Matt Damon plays David Norris, a young and promising politician running for the senate seat for Brooklyn New York. After stumbling in an election in 2007, he meets free spirited dancer Elise (Emily Blunt), and the pair typically fall in love at first sight before being forced apart. David meets Elise by chance the next day on a bus and gains her phone number. However, it quickly transpires that there is a mysterious and secretive over watching force of at work, a troop of trilby hat wearing smartly suited agents working for the chairman who seems to have a big plan for the ways real world events happen. After accidentally exposing himself to these members of the Adjustment Bureau (angels will do…) David is told that forming a relationship with Elise is against the Chairman’s (or God’s) big plan and that he is destined to pursue a lucrative and highly influential career in politics. They burn the piece of paper with Elise’s phone number and the film fast forwards three years later, where David once again meets up with Elise after thinking about her the whole time. Thusly, David must fight against the forces of God and destiny to be with the woman he loves.
|They have been sent by God, and this time their bringing trilbies back...|
The plot is literally as simple as that. However, as with all Philip K. Dick film adaptations that have gone before, The Adjustment Bureau is built upon that single intriguing premise. The premise that angels exist in the real world making sure that events, no matter how big or small, occur to shepherd humanity down a predetermined path. There are no beings with feathered wings, there are no majestic glimpses of heaven and the pearly gates, or the booming voice of God in stereo sound. The movie is instead and probably quite rightly grounded within reality. The angelic hordes do have the power to freeze people whilst they apply extra gloss to faces before they make that all important business detail as well as accessing worm holes through doors that allow for quick transport around New York. Some may find it disheartening to see the machinery of heaven depicted as a highly bureaucratic regime ruled by intense administrative regulation and a pyramid scheme, where angels are actually on a payroll. In comparison, Hell is probably a socialist hippy commune of anarchists that get nothing done.
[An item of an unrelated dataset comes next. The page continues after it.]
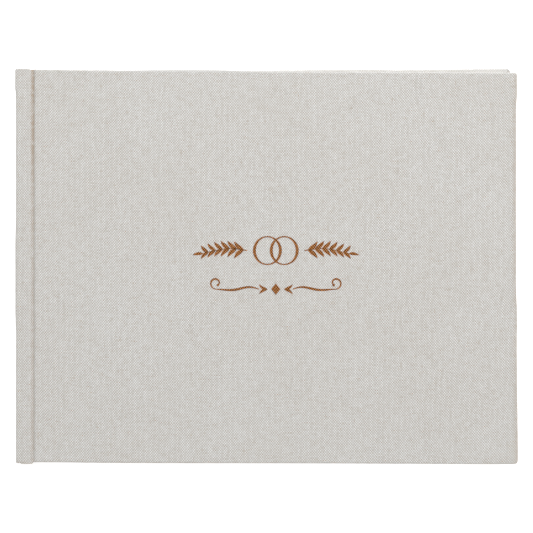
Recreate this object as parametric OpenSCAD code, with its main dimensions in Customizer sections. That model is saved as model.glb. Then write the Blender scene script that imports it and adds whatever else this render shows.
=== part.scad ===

|Ever wondered why you look like shit in the morning or at least don't look as good as you think you should? Angels... You are simply not part of God's plan.|
The Adjustment Bureau is best understood, and most importantly enjoyed as a romance of the most conventional form. There is the whole love at first sight in the first act, the chase and the temporary parting of the pair at the start of the third act and the obligatory happy ending. Its not a spoiler, throughout the film, the tone simply does not build you up for tragedy. It plays it far too safe. Apart from the usual plot conventions there are all the clichés of the genre, including dancers that may never dance again and the running through rain to stop the woman from marrying the wrong man. However, the use of the angels does add a smart dimension to the drama, which adds tension. One of the sequences, in which Damon’s character is racing to meet Elise as the angels attempt to do everything in their power to stop him is highly reminiscent of the final set piece of the matrix, as Neo tries to get to the phone whilst being pursued by Smith albeit with less bullets and wire-fu.
|There is a lot of running in this movie...|
Among the angelic horde is Mad Men’s John Slattery, who adds a bit of humour to the routine business of heavenly administration. Terence Stamp also turns up as a higher ranking angel known as the hammer and essentially plays it… well… like you would expect from Terence Stamp, oppressing and coldly authoritative. It is the performances from Matt Damon and Emily Blunt that make The Adjustment Bureau work. The ever dependable Damon is believable and likable as the wide eyed politician trying to bring a bit of honesty into politics (though anyone who watched Carcetti’s rise to power in The Wire will probably like to see how Damon’s career turned out). Blunt is probably the strongest performance of the movie, managing to be free spirited without being annoyingly quirky that so many other romantic comedy heroines have been of late. Essentially she is someone you believe that Damon’s character will literally go to the ends of the earth to partner with. Which is essentially all you really need to make a love story to work.
|Oh come on Terence, crack a smile already...|
And work, The Adjustment Bureau does. The Christian/Judeo concepts are not particularly deep in any way and it’s not likely to antagonize the bible bashing elites. Those who have seen the trailer may be slightly disappointed in what turns out to be a formulaic love story. It is a movie set in the world of politics and the offices of lucrative lawyers, even the machinations of heaven are represented by marble floored administrative halls. Having said that, The Adjustment Bureau is an extremely serviceable kind of romance, employing a couple of twists here and there to attach the dynamic of a thriller to the loved up proceedings, which thankfully isn’t too sentimental or gushy thanks to the performances of its two leads.
The Adjustment Bureau is built upon a novel idea, that could be seen as wasted on the genre by the more cynical cinephiles. The biggest criticism you can say about it, is that it is possibly too neutral in its subject matter. With that said, it is an inoffensive and tastefully put together love story, which may make you groan in places but a movie that at least won't fill you with hate for the human race thanks largely to the rather lovely Emily Blunt.